-- Start --

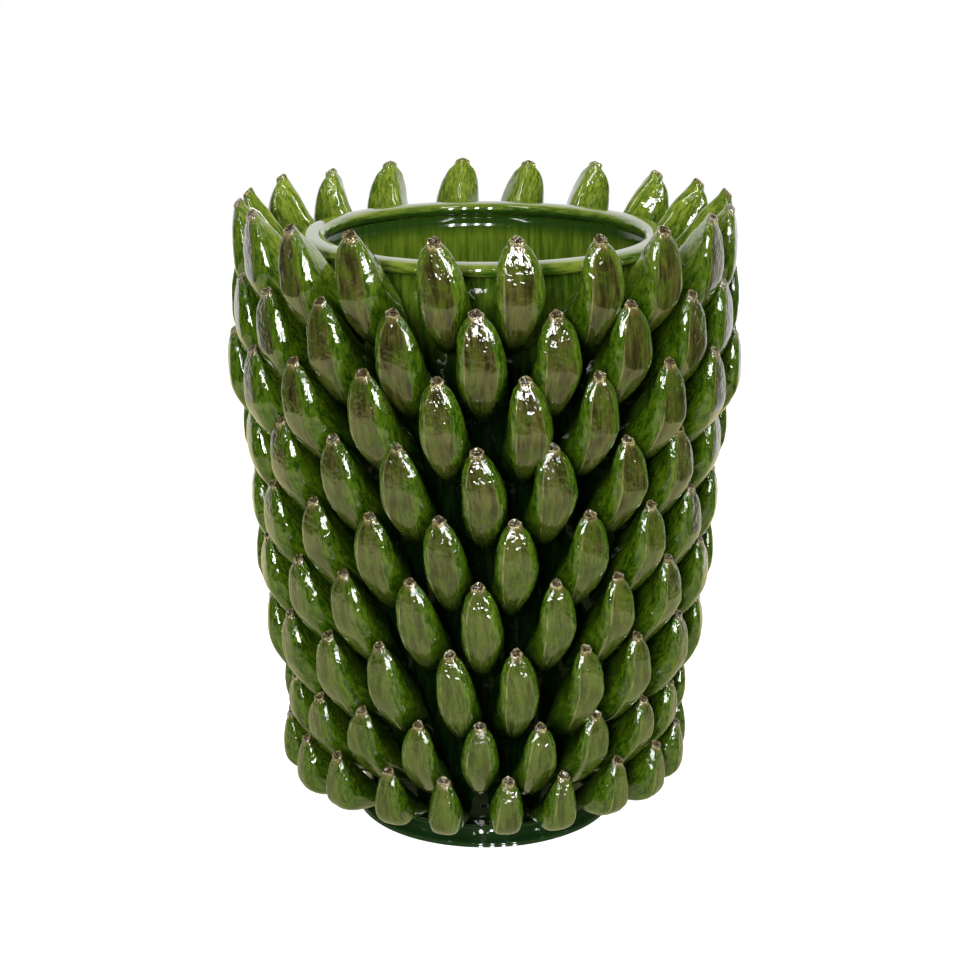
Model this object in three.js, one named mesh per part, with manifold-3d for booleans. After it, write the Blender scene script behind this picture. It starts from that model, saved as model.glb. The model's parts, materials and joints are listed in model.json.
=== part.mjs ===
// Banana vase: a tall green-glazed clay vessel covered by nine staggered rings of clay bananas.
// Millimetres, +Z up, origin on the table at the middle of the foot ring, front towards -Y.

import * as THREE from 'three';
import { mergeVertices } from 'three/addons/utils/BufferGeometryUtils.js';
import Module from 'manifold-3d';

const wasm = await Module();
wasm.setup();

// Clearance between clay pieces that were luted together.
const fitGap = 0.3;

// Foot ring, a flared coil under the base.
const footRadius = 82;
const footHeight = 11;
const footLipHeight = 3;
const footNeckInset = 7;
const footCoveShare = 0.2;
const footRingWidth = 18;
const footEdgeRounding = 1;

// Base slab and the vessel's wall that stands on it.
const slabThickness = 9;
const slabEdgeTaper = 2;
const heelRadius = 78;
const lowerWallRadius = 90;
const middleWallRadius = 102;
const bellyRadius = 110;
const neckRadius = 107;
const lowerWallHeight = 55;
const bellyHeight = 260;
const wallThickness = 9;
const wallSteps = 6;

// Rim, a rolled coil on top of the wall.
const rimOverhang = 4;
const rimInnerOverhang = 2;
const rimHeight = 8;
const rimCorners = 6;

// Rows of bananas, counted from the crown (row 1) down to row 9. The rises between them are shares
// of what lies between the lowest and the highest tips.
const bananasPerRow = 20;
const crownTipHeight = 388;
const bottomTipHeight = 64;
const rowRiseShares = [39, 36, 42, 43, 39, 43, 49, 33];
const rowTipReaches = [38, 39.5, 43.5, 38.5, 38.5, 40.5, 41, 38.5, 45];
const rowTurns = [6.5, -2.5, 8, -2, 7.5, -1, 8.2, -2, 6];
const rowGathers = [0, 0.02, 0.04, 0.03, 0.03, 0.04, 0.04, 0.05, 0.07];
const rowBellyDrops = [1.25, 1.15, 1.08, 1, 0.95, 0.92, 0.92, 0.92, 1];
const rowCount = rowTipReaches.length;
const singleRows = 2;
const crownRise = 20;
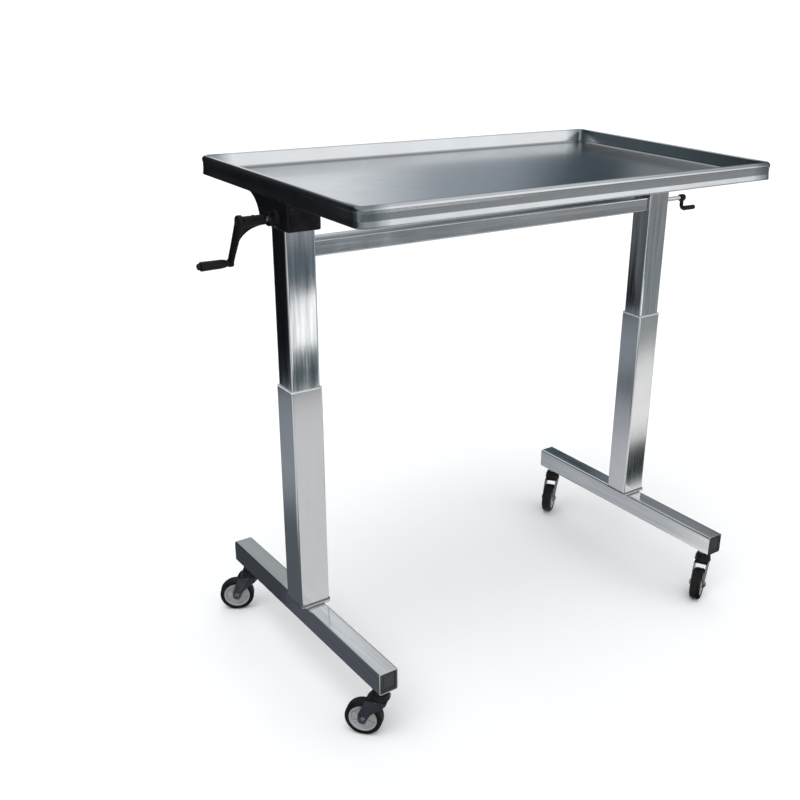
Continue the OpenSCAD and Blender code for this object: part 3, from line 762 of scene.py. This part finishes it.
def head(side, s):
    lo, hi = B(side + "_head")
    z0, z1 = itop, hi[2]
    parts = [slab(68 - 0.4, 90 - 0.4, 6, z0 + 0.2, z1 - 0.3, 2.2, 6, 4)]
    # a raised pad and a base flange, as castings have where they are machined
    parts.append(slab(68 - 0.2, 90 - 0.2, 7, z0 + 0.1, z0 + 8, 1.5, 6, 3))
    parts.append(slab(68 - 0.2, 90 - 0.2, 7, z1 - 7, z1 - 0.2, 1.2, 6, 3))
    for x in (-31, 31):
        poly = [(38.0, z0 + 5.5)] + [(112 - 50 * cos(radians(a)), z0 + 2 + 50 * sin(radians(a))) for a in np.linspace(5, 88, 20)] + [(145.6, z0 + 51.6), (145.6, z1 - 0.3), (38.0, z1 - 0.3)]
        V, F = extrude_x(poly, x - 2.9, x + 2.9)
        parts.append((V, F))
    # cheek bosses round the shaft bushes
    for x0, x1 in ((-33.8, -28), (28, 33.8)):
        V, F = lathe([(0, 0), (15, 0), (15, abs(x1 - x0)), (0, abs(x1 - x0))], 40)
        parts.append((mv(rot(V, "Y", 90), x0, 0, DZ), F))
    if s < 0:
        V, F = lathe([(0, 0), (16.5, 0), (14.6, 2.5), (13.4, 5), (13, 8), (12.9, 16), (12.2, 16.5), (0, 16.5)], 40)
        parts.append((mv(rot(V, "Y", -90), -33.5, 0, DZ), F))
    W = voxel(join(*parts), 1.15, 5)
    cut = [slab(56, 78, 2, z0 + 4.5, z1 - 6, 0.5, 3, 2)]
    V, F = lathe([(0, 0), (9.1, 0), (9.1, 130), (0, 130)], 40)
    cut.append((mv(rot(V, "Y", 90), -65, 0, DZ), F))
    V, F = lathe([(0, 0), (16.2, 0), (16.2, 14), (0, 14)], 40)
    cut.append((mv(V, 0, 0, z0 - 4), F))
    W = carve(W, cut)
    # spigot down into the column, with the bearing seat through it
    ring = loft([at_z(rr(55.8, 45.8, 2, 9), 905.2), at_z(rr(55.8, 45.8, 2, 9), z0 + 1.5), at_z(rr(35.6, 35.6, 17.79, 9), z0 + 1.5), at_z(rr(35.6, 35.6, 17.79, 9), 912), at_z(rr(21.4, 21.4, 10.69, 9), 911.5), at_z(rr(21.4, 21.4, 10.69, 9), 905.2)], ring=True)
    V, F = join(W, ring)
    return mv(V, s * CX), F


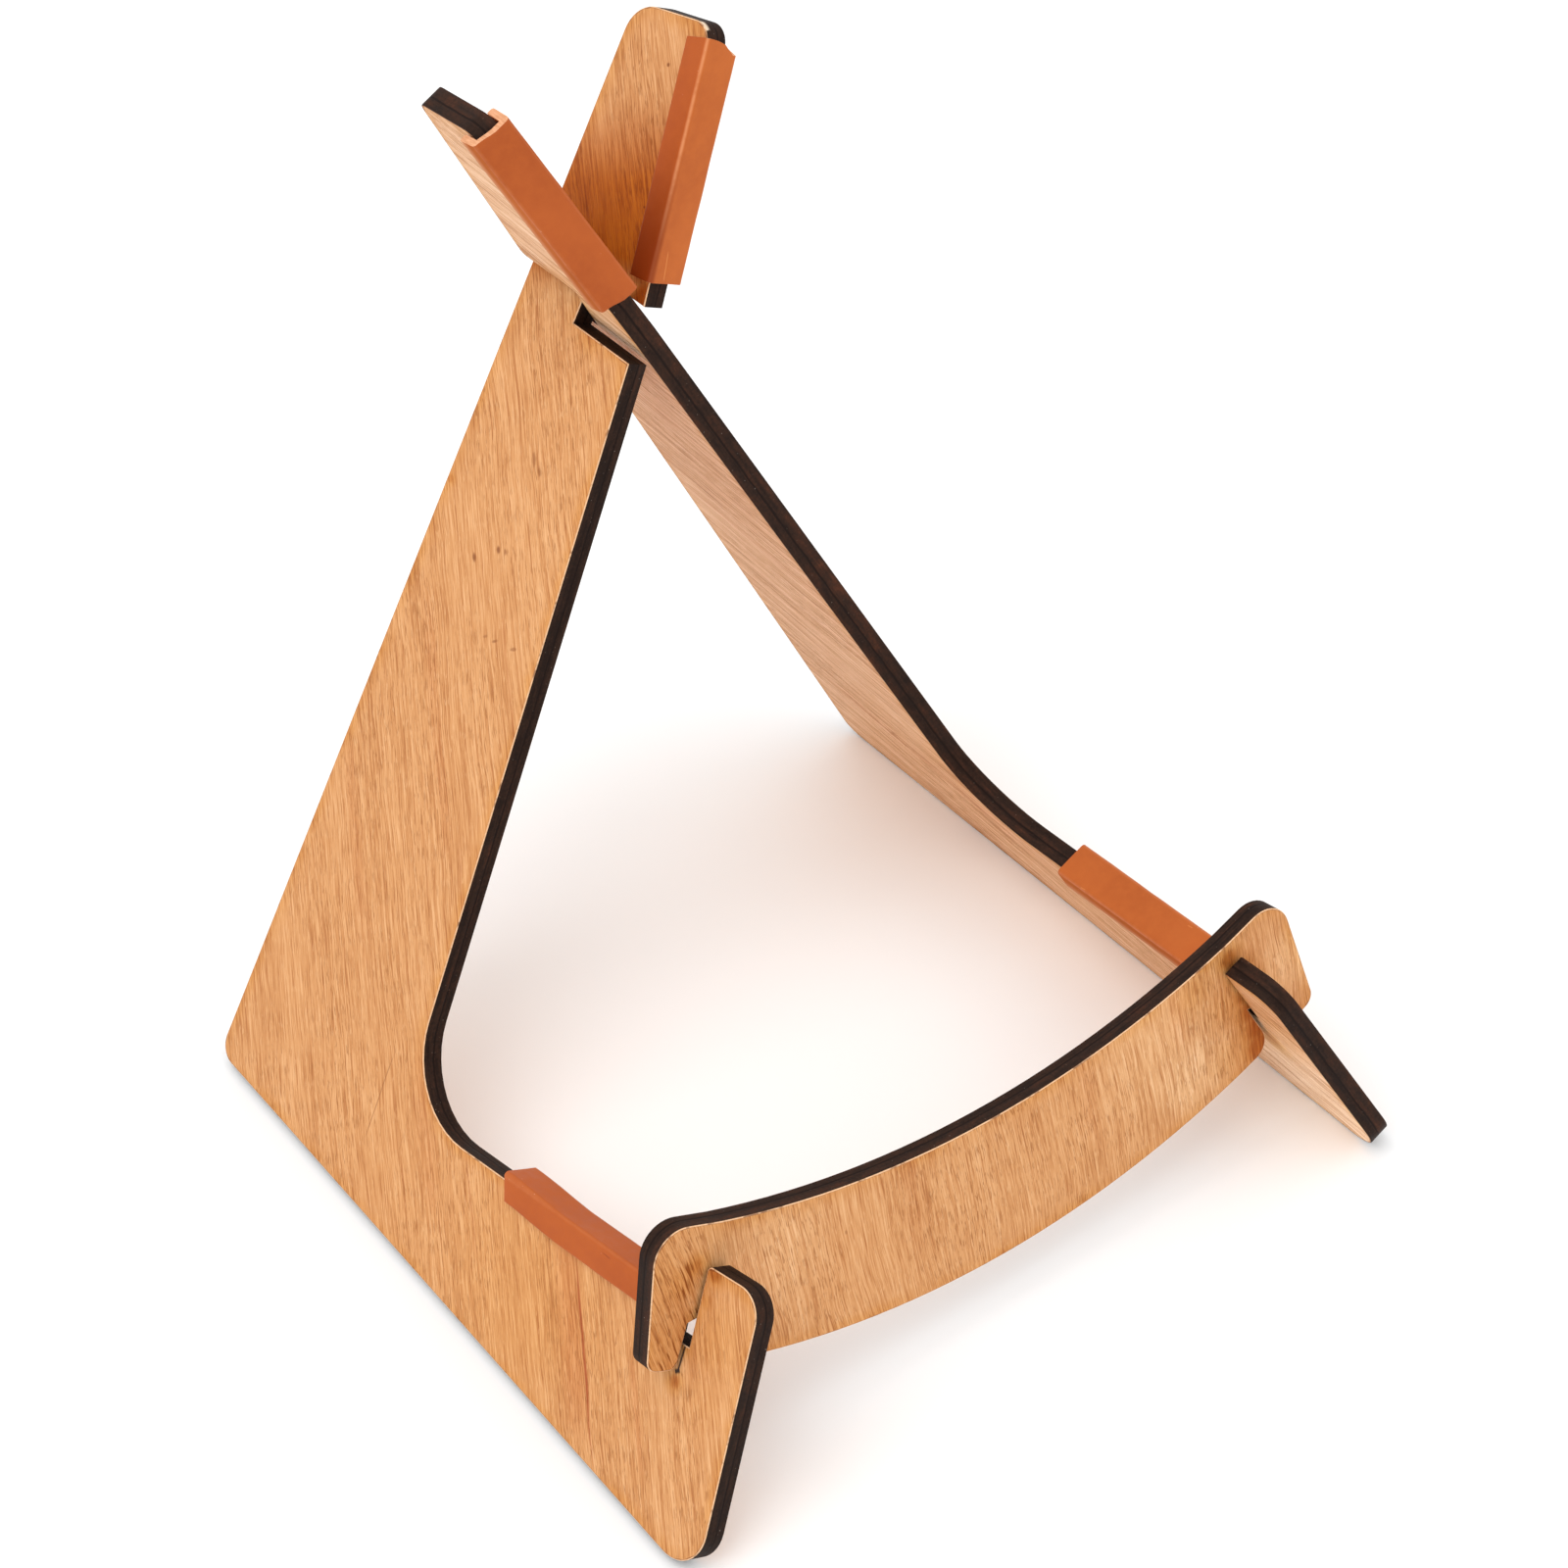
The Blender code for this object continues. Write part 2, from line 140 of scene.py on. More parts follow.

-- End --

Above are the records; please copy exactly their first line and each line after it through the line containing "const crownRise = 20;", and no line after that.

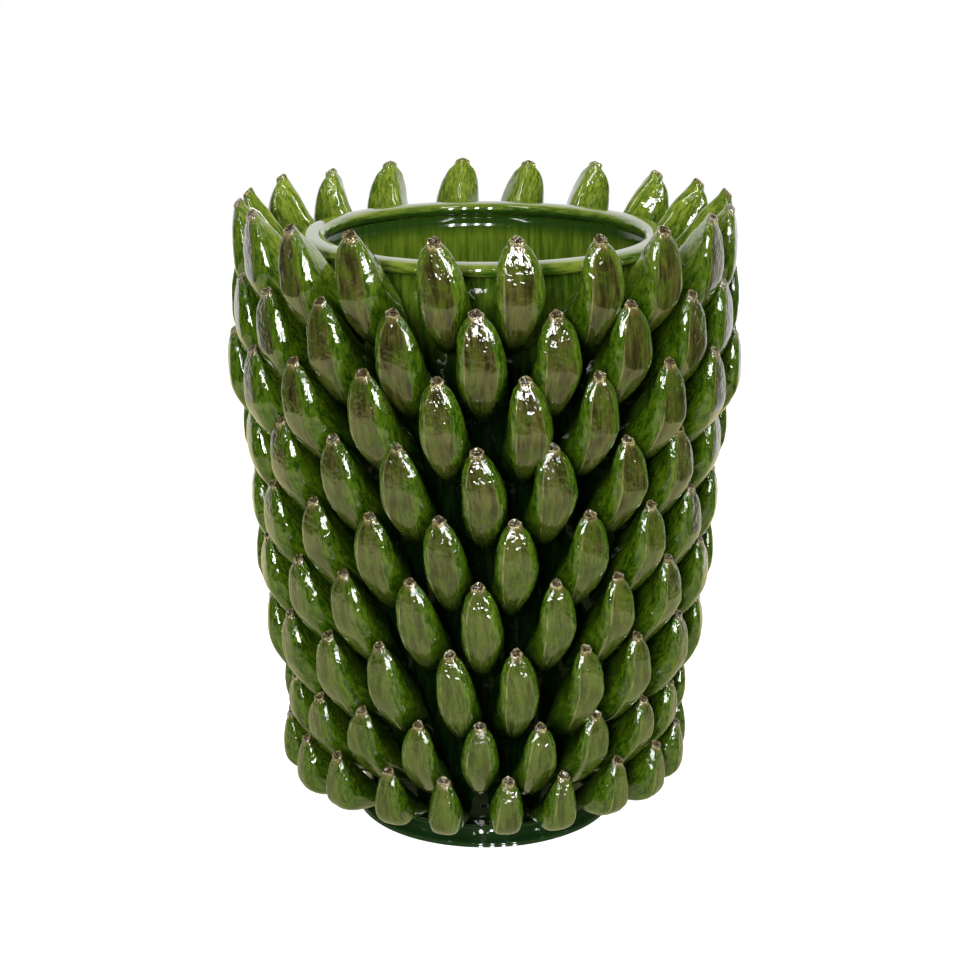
Model this object in three.js, one named mesh per part, with manifold-3d for booleans. After it, write the Blender scene script behind this picture. It starts from that model, saved as model.glb. The model's parts, materials and joints are listed in model.json.
=== part.mjs ===
// Banana vase: a tall green-glazed clay vessel covered by nine staggered rings of clay bananas.
// Millimetres, +Z up, origin on the table at the middle of the foot ring, front towards -Y.

import * as THREE from 'three';
import { mergeVertices } from 'three/addons/utils/BufferGeometryUtils.js';
import Module from 'manifold-3d';

const wasm = await Module();
wasm.setup();

// Clearance between clay pieces that were luted together.
const fitGap = 0.3;

// Foot ring, a flared coil under the base.
const footRadius = 82;
const footHeight = 11;
const footLipHeight = 3;
const footNeckInset = 7;
const footCoveShare = 0.2;
const footRingWidth = 18;
const footEdgeRounding = 1;

// Base slab and the vessel's wall that stands on it.
const slabThickness = 9;
const slabEdgeTaper = 2;
const heelRadius = 78;
const lowerWallRadius = 90;
const middleWallRadius = 102;
const bellyRadius = 110;
const neckRadius = 107;
const lowerWallHeight = 55;
const bellyHeight = 260;
const wallThickness = 9;
const wallSteps = 6;

// Rim, a rolled coil on top of the wall.
const rimOverhang = 4;
const rimInnerOverhang = 2;
const rimHeight = 8;
const rimCorners = 6;

// Rows of bananas, counted from the crown (row 1) down to row 9. The rises between them are shares
// of what lies between the lowest and the highest tips.
const bananasPerRow = 20;
const crownTipHeight = 388;
const bottomTipHeight = 64;
const rowRiseShares = [39, 36, 42, 43, 39, 43, 49, 33];
const rowTipReaches = [38, 39.5, 43.5, 38.5, 38.5, 40.5, 41, 38.5, 45];
const rowTurns = [6.5, -2.5, 8, -2, 7.5, -1, 8.2, -2, 6];
const rowGathers = [0, 0.02, 0.04, 0.03, 0.03, 0.04, 0.04, 0.05, 0.07];
const rowBellyDrops = [1.25, 1.15, 1.08, 1, 0.95, 0.92, 0.92, 0.92, 1];
const rowCount = rowTipReaches.length;
const singleRows = 2;
const crownRise = 20;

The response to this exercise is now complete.